New research explains how our body clock influences vaccine responses – ScienceDaily

Research by the RCSI University of Medicine and Health Sciences has provided new insights into the mechanism behind how our 24-hour circadian body clock influences our immune response to vaccines, depending on the time of day.

paper published in Nature Communication studied changes in the mitochondria of a key immune cell involved in the vaccine response and may help improve the design and timing of administration of future vaccines to maximize efficacy.

Previously, people were found to be more responsive to certain vaccines depending on the time of day the vaccine was administered, but the reason for this was not fully understood. This research revealed that our circadian clock changes the shape of mitochondria within dendritic cells. Variations in mitochondria structure affect how well dendritic cells function throughout the day.

Study author Professor Annie Curtis, from the RCSI School of Pharmacy and Biomolecular Sciences, said: “Our discovery sheds light on a crucial aspect of our body’s response to vaccination and highlights the importance of circadian rhythms in immunity. We can apply this understanding to vaccine development.
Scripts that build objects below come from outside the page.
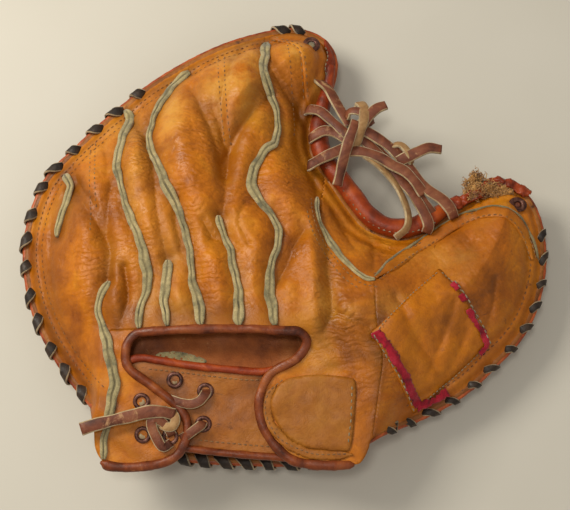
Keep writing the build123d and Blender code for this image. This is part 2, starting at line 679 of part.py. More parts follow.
def whip_stitches(outline, wanted):
    """The whip lace's turns over the rim, each slanted, where the rim is laced."""
    with BuildLine() as rim:
        Polyline(*outline, close=True)
    edge = rim.wires()[0]
    turns = int(edge.length / WHIP_PITCH)
    with BuildPart() as stitches:
        for turn in range(turns):
            at = edge.position_at(turn / turns)
            along = edge.tangent_at(turn / turns)
            if not wanted(at.X, at.Y):
                continue
            outwards = Vector(-along.Y, along.X, 0)
            clear = outwards * (WHIP_SIZE[1] / 2 + WHIP_CLEARANCE)
            level = Vector(0, 0, (RIM_LOW + RIM_HIGH) / 2)
            plane = Plane(origin=at + clear + level, x_dir=along, z_dir=(0, 0, 1))
            with Locations(plane.location * Location((0, 0, 0), (0, WHIP_SLANT_DEG, 0))):
                Box(*WHIP_SIZE)
    return stitches


def finger_rim_is_laced(x, y):
    """Laced from the fingertips round to the heel, but for the crotch and the break."""
    beside_heel_flap = WRIST_LEFT < x < -50
    at_tips = x < -60 and y > 0
    return at_tips or (x < HINGE_X - 14 and (x < 14 or y < -40) and not beside_heel_flap)


def thumb_rim_is_laced(x, y):
    """Laced along the outside of the thumb, from the break to its tip."""
    return x > HINGE_X + 16 and y < 8 and x - y > 130


keep("perimeter_lace", whip_stitches(FINGER_OUTLINE, finger_rim_is_laced))
keep("thumb_perimeter_lace", whip_stitches(THUMB_OUTLINE, thumb_rim_is_laced))

for name, piece in pieces.items():
    export_step(piece, f"parts/{name}.step")
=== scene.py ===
"""Catcher's mitt lying palm down: leather, welts, laces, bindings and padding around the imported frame."""

import math

import bmesh
import bpy
import numpy as np
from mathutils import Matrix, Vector
from mathutils.geometry import delaunay_2d_cdt


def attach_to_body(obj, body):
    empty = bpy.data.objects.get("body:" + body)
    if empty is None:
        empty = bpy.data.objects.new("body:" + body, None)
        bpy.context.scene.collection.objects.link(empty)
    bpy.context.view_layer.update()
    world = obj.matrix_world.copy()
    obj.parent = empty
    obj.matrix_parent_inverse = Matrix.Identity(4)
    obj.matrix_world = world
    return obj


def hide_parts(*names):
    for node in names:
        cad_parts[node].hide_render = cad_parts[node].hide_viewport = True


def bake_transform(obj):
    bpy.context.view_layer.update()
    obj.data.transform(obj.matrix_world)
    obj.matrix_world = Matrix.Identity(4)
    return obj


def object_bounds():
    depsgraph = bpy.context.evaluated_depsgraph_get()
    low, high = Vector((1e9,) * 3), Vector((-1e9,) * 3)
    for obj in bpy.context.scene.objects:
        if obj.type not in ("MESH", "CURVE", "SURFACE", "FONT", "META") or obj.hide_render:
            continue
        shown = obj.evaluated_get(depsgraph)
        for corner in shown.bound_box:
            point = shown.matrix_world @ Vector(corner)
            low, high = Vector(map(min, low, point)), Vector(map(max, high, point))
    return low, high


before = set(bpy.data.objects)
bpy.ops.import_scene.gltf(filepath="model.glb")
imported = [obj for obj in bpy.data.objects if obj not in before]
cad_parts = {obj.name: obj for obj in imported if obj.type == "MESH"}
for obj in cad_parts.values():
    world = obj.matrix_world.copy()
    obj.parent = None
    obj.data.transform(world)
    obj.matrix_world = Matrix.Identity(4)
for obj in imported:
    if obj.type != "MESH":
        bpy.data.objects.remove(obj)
cad_low, cad_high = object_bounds()

MM = 0.001
FINGERS = "finger_section"
THUMB = "thumb_section"
rng = np.random.default_rng(7)

# heights in mm
RIM_Z = 24.0
WRIST_Y = -60.0
WRIST_Z = 54.0
WRIST_SLOPE = math.tan(math.radians(8.0))

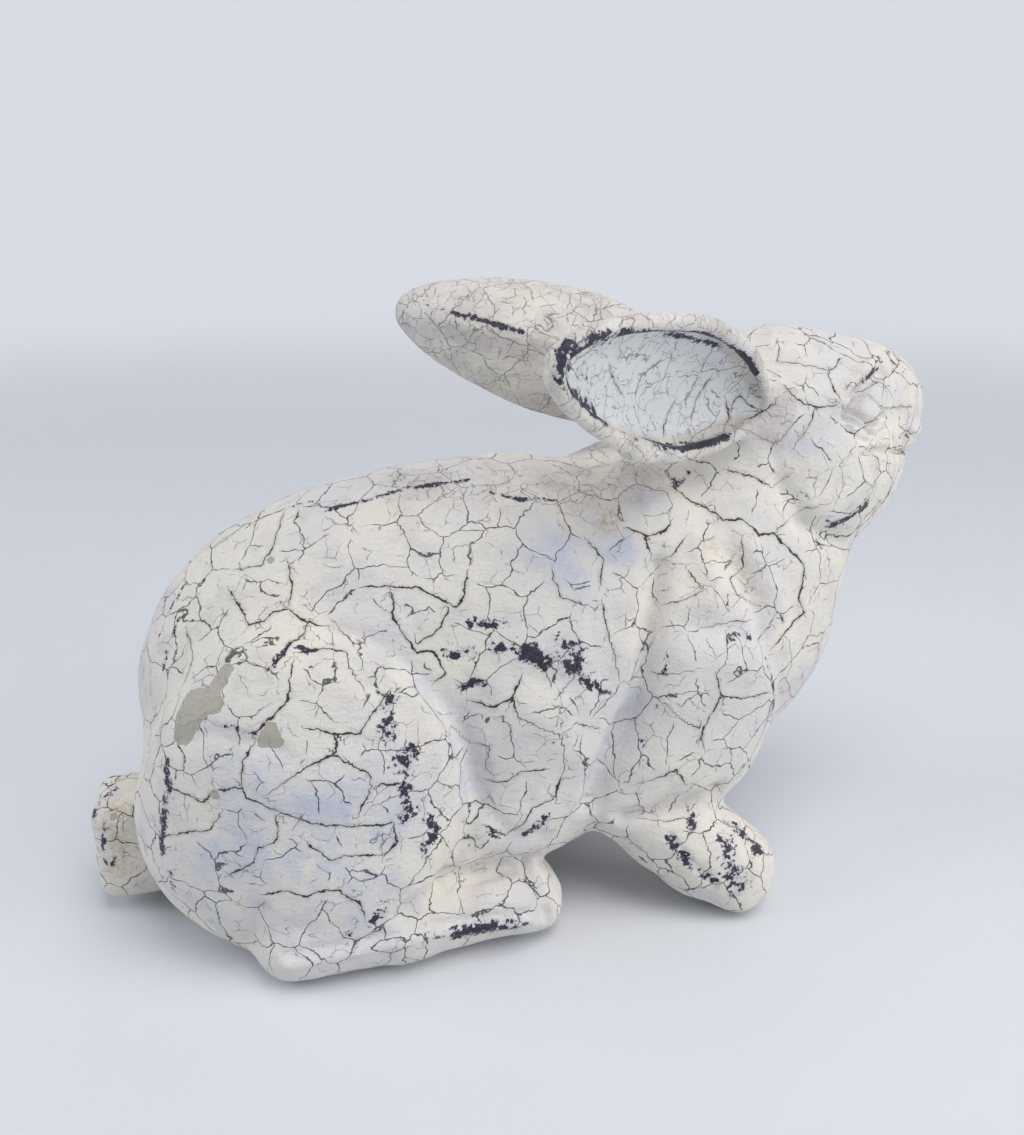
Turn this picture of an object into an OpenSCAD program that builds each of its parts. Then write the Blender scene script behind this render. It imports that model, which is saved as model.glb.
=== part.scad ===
// Crouching rabbit figurine: a hollow casting in two halves, with the head, ears and tail cast apart.
// X runs from the tail to the nose, Y to the rabbit's left, Z up. All lengths are in millimetres.

/* [Trunk] */
// Length from the rump to the front of the chest
trunk_l = 280; // [220:1:340]
// Width across the haunches
trunk_w = 132; // [110:1:160]
// Height of the back above the soles
back_h = 160; // [130:1:190]
// Wall of the two body castings
wall = 6; // [4:0.5:9]

/* [Head] */
// Length from the back of the skull to the nose
head_l = 96; // [80:1:115]
// Width across the cheeks
head_w = 62; // [52:1:75]
// Height from the jaw to the crown
head_h = 66; // [56:1:80]
// Wall of the head casting
head_wall = 6; // [4:0.5:8]
// Turn of the head to the rabbit's left
head_turn = 14; // [0:1:25]
// Lift of the nose
head_lift = 4; // [-5:1:15]
// Sideways tip of the head, which lifts its left side
head_cant = 1; // [0:1:12]

/* [Ears] */
// Length of an ear from its seat to the tip
ear_l = 130; // [90:1:145]
// Width of an ear at its middle
ear_w = 46; // [34:1:54]
// Depth of an ear from the rim to the back
ear_d = 17; // [12:1:24]
// Wall of an ear behind the hollow
ear_wall = 4; // [3:0.5:6]
// Width of the rolled rim
ear_rim = 3; // [2:0.5:5]
// Angle between an ear and the middle of the head
ear_splay = 21; // [10:1:30]
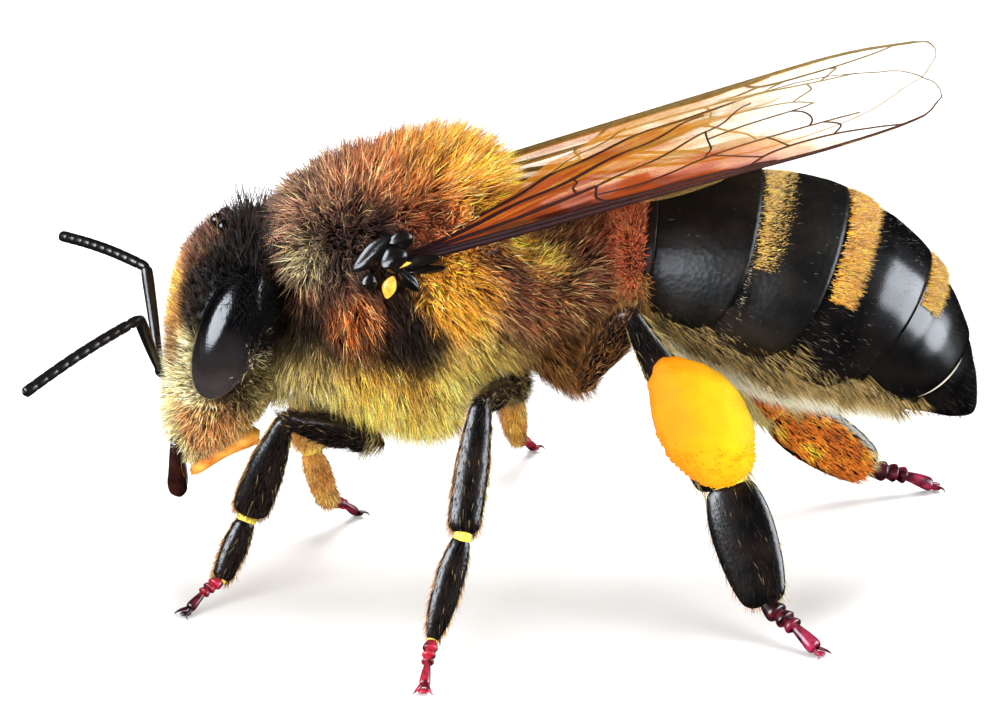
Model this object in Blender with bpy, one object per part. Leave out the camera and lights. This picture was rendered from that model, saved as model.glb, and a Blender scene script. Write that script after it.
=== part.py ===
"""A worker honey bee, standing with its wings folded back and pollen on its hind legs, at life size.

The bee faces -X, its left side is towards -Y, and it stands on z = 0. Its solids reach to the tips of
the coat that they carry. Sizes are in millimetres, and each piece becomes metres as it is finished.
"""

import math

import bmesh
import bpy
from mathutils import Matrix, Vector

MM = 0.001
SLIT = 0.02  # between a piece and its neighbour
SIDES = {"left": -1, "right": 1}
FORWARD = Vector((-1, 0, 0))
UP = Vector((0, 0, 1))

BODY_SIDES = 24  # corners round the head, thorax and abdomen
LIMB_SIDES = 10
BEAD_SIDES = 8

# Head: height, front, back and half width of each level, from the mouth to the crown.
HEAD_LEVELS = [
    (1.70, -5.02, -4.62, 0.42),
    (2.15, -5.20, -4.22, 0.92),
    (2.65, -5.25, -3.66, 1.32),
    (3.20, -5.24, -3.36, 1.70),
    (3.90, -5.20, -3.22, 1.90),
    (4.60, -5.14, -3.16, 1.90),
    (5.20, -5.00, -3.22, 1.66),
    (5.65, -4.80, -3.42, 1.15),
    (6.00, -4.42, -3.76, 0.45),
]
HEAD_BACK_FULLNESS = 2.7  # 2 is an ellipse, and more is squarer: the back of the head is flat
NECK_X = -3.34  # where the back of the head meets the thorax
EYE = {"centre": (-4.05, 1.47, 4.45), "half": (0.54, 0.58, 1.13), "tilt": 22, "lean": 14}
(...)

To ensure we get the maximum benefit from the vaccine. “

The circadian clock in dendritic cells controls whether mitochondria form one of two shapes, such as long strings, ‘networked’, or segmented into small dotted segments. It is in the networked formation that vaccination is most effective, as dendritic cells have a better ability to break up the vaccine into smaller fragments to interact with our immune cells (T cells). In the study, the researchers used an approach to initiate the network phase, which could have implications for vaccine design, allowing us to optimize our immune response regardless of the time of day.

Much of this work was supported by funding from the Irish Research Council through the Laureate Award and the Science Foundation Ireland Career Development Award (CDA) program through the RCSI Strategic Academic Recruitment Program (StAR) award. Further support was provided by a Conacyt grant, an SFI Researcher Award and a European Research Council Consolidator Award.